Le prochain match du Cameroun contre l’Algérie comptera peut-être pour du beurre, puisque le pays des Lions est déjà éliminé de la course pour Coupe du monde 2018 en Russie. Même sans enjeu réel, la rencontre se joue déjà dans la rue et surtout à travers les réseaux sociaux mis en ébullition après la récente sortie médiatique du sélectionneur Hugo Broos justifiant l’absence de certains joueurs, notamment Eric Choupo Moting et Karl Toko Ekambi.
La riposte de ce dernier traitant de « mensongers » les propos du coach à son endroit, n’est qu’une goutte d’huile de plus sur le feu qui couvait sous la cendre.
La situation n’est pas nouvelle car à chaque fois que s’approche l’échéance d’un match plus ou moins important à disputer par les Lions, les spéculations reprennent de plus belle quant à l’identité, au parcours, à la forme du moment des joueurs convoqués, l’attention des médias étant aussi focalisée sur les déclarations de l’entraineur principal à propos des choix opérés. D’aucuns pourraient même s’offusquer de la curiosité suspecte de certains médias toujours prompts à scruter le moindre indice pour étayer leurs soupçons. Dans ce domaine, nous n’inventons pas la roue, hélas. Sous tous les cieux, les techniciens en charge de l’équipe nationale sont soumis à une espèce d’interrogatoire permanent ou cyclique, pour connaitre leurs méthodes de travail et justifier au cas échéant leurs choix. Sans doute par souci de transparence et pour éviter certains non-dits lourds de conséquences.
Communication à problème
En matière de communication, le sélectionneur principal des Lions indomptables a visiblement encore du chemin à faire. C’est connu de tous les étudiants en journalisme : communiquer c’est transmettre un message entre un émetteur et un récepteur. Pour être bien reçu par sa cible et obtenir en retour une bonne réaction, le message doit être bien conçu à l’origine et être bien transmis par la suite pour éviter que la parole ne finisse par trahir la pensée.
Selon les spécialistes de la question, la qualité première d’un message c’est la clarté qui exclut toute équivoque, toute fausse interprétation.
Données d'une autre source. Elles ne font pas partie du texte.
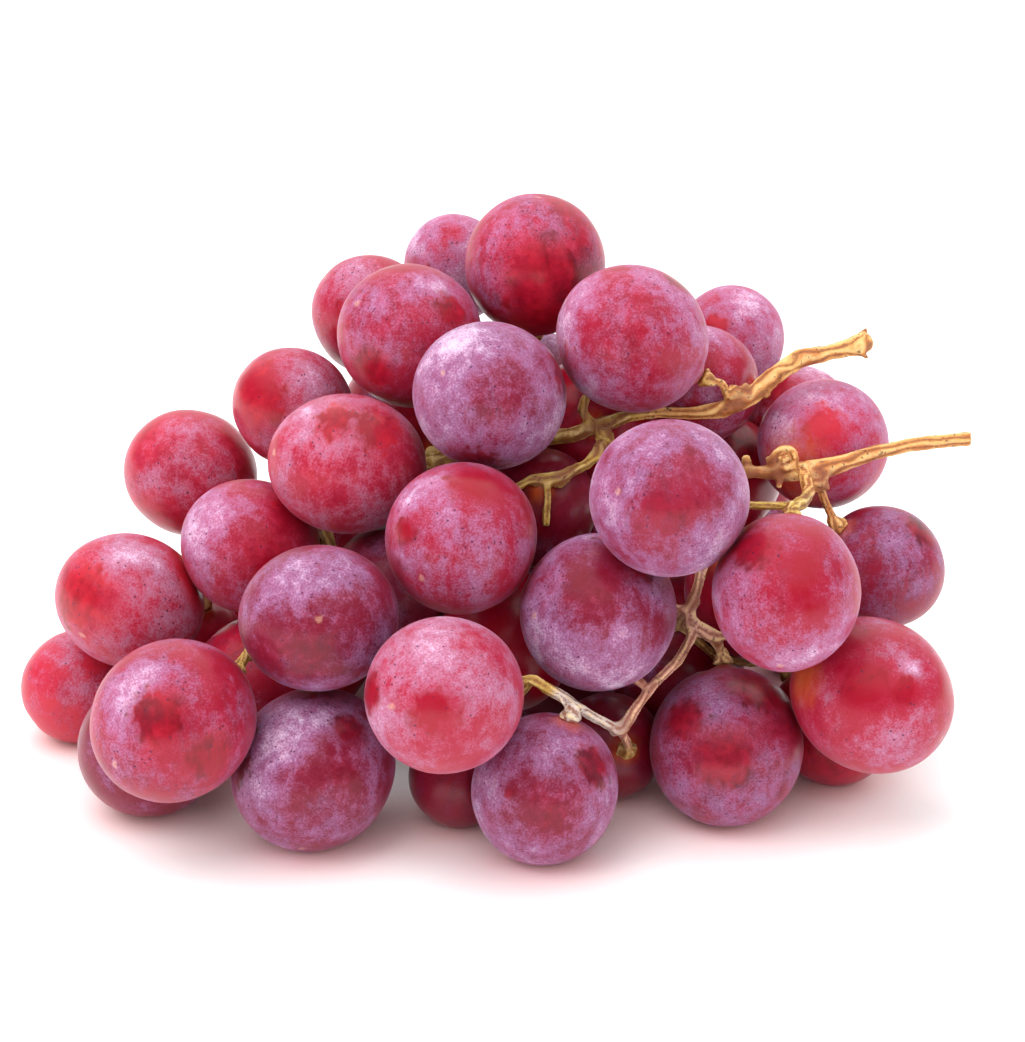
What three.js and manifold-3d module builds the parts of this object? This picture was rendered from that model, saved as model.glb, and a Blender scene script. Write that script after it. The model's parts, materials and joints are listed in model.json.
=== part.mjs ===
// A bunch of red table grapes lying on a table, in millimetres, +Z up, resting on z = 0.
// Every berry is one solid. The stem skeleton, which grew as one piece, is one more solid.
import * as THREE from "three";
import { mergeVertices } from "three/addons/utils/BufferGeometryUtils.js";
import Module from "manifold-3d";

const wasm = await Module();
wasm.setup();

// Driving dimensions of the berries: the gap between two that touch, how far they are pressed
// together, how deep the table flattens one, how much longer than wide a hidden one is, the pit at
// the stem end and the factor by which corners stand out so that facets keep the volume.
const TOUCH_GAP = 0.3;
const SQUEEZE = 0.8;
const TABLE_FLAT = 0.5;
const HIDDEN_LONGER = 1.07;
const PIT_DEPTH = 0.9;
const FACET_ROUNDING = 1.008;

// Driving dimensions of the stems. A laid stem is one whose course is given below, a grown one finds
// its own way, and a knot is where stems part.
const PEDICEL_RADIUS = 0.85;
const LATERAL_GROWTH = 0.28;
const LATERAL_MOST = 1.5;
const CUP_RADIUS = 2.1;
const CUP_HEIGHT = 2.8;
const STEM_CLEARANCE = 0.45;
const KNOT_LARGER = 1.3;
const NODE_SPACING = 2.6;
const LAID_SIDES = 7;
const GROWN_SIDES = 5;
const CUP_SIDES = 6;
const STEM_STEP = 5.5;
const TABLE_CLEARANCE = 0.5;
const BERRY_GUARD = 0.25;

// The bunch is laid out as a person sees it who looks down on it a little from the front.
// A place is given by how far it lies across, up and back in that view.
const LOOK_DOWN = THREE.MathUtils.degToRad(20);
const LOOK_FROM = 510;
const AIM_HEIGHT = 41.7;
const RIGHT = new THREE.Vector3(1, 0, 0);
const UP = new THREE.Vector3(0, Math.sin(LOOK_DOWN), Math.cos(LOOK_DOWN));
const BACK = new THREE.Vector3(0, Math.cos(LOOK_DOWN), -Math.sin(LOOK_DOWN));
const AIM = new THREE.Vector3(0, 0, AIM_HEIGHT);
const EYE = AIM.clone().addScaledVector(BACK, -LOOK_FROM);

function sighted(across, up, back) {
  const spread = 1 + back / LOOK_FROM;
  return AIM.clone()
    .addScaledVector(RIGHT, across * spread)
    .addScaledVector(UP, up * spread)
    .addScaledVector(BACK, back);
}

function sightedDirection(right, up, back) {
  return new THREE.Vector3()
    .addScaledVector(RIGHT, right)
    .addScaledVector(UP, up)
    .addScaledVector(BACK, back)
    .normalize();
}

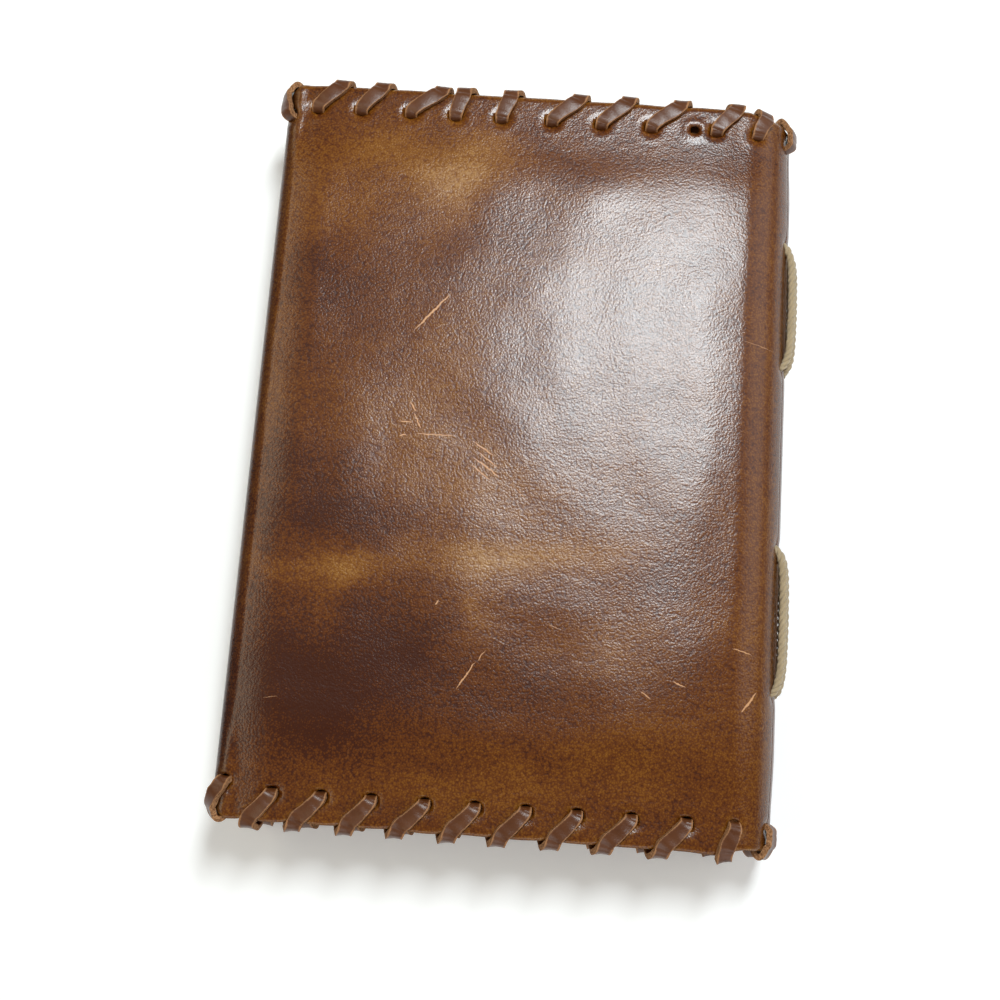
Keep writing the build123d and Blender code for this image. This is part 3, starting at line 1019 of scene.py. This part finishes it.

Au sein des Lions, les cas de déclarations émanant du staff technique et battues en brèche plus tard par leurs destinataires présumés sont légion, donnant du coup l’impression que l’artifice et la duplicité sont érigés en règle. Impression d’autant plus persistante que l’accumulation des « affaires » en sélection nationale trahit un double déficit communicationnel et relationnel que l’on croyait en voie de disparition depuis la CAN 2017.
Hugo Broos a une envie certaine de communiquer, ne serait-ce que pour dissiper toutes ces rumeurs distillées ici et là. Mais on a l’impression que sa manière de transmettre le message va au-delà de ses convictions profondes. On l’a entendu maintes fois justifier la convocation ou l’absence de tel ou tel élément, rendre public le contenu des conversations tenues avec tel ou tel joueur dans un cadre strictement privé, etc. Dans la plupart des cas, sa version des faits est rarement confirmée par les mis en cause. Une telle situation qui tend à perdurer fait en sorte que toute déclaration du coach des Lions est désormais suivie à la loupe, passée au crible pour y déceler d’éventuelles incongruités. Ce qui en rajoute à la controverse qui s’installe dans l’opinion à chaque fois qu’une nouvelle liste des Lions est publiée, créant une incroyable cacophonie entre le coach et certaines valeurs sûres laissées de côté sans motif valable (selon eux).
Des exemples sont légion. Hier, c’était le « cas Kameni » qui aurait évoqué une maladie imaginaire pour déroger à une convocation par défaut. Ensuite, ce fut les « affaires » Matip et Choupo Moting, deux joueurs longtemps courtisés par la grande Mannschaft mais qui ont fait le choix de la mère-patrie avant de se voir reléguer sur le banc des réservistes, puis accusés d’un manque de patriotisme. Puis ce fut le « cas Onana » qui estimait ingrat son rôle de doublure à un gardien réserviste en club, avant de claquer la porte. Le « cas Nkoulou » et le « cas Oyongo Bitolo » ont aussi fait des vagues en leur temps. Dernier en date, le « cas Toko Ekambi » est révélateur d’une espèce de paranoïa qui semble s’emparer des uns et des autres, amplifiant une fameuse théorie du complot plus ou moins réelle.
Depuis la Coupe des confédérations, l’apparition d’autres « cas » comme Bassogog et Aboubakar portent les germes d’une déstabilisation future. Vertement pris à partie par le coach, ces deux éléments du dispositif offensif semblent en sursis. Mais visiblement ce n’est que partie remise.
Jean Marie NZEKOUE, Editorialiste, auteur de « L’aventure mondiale du football africain », L’Harmattan, 2010.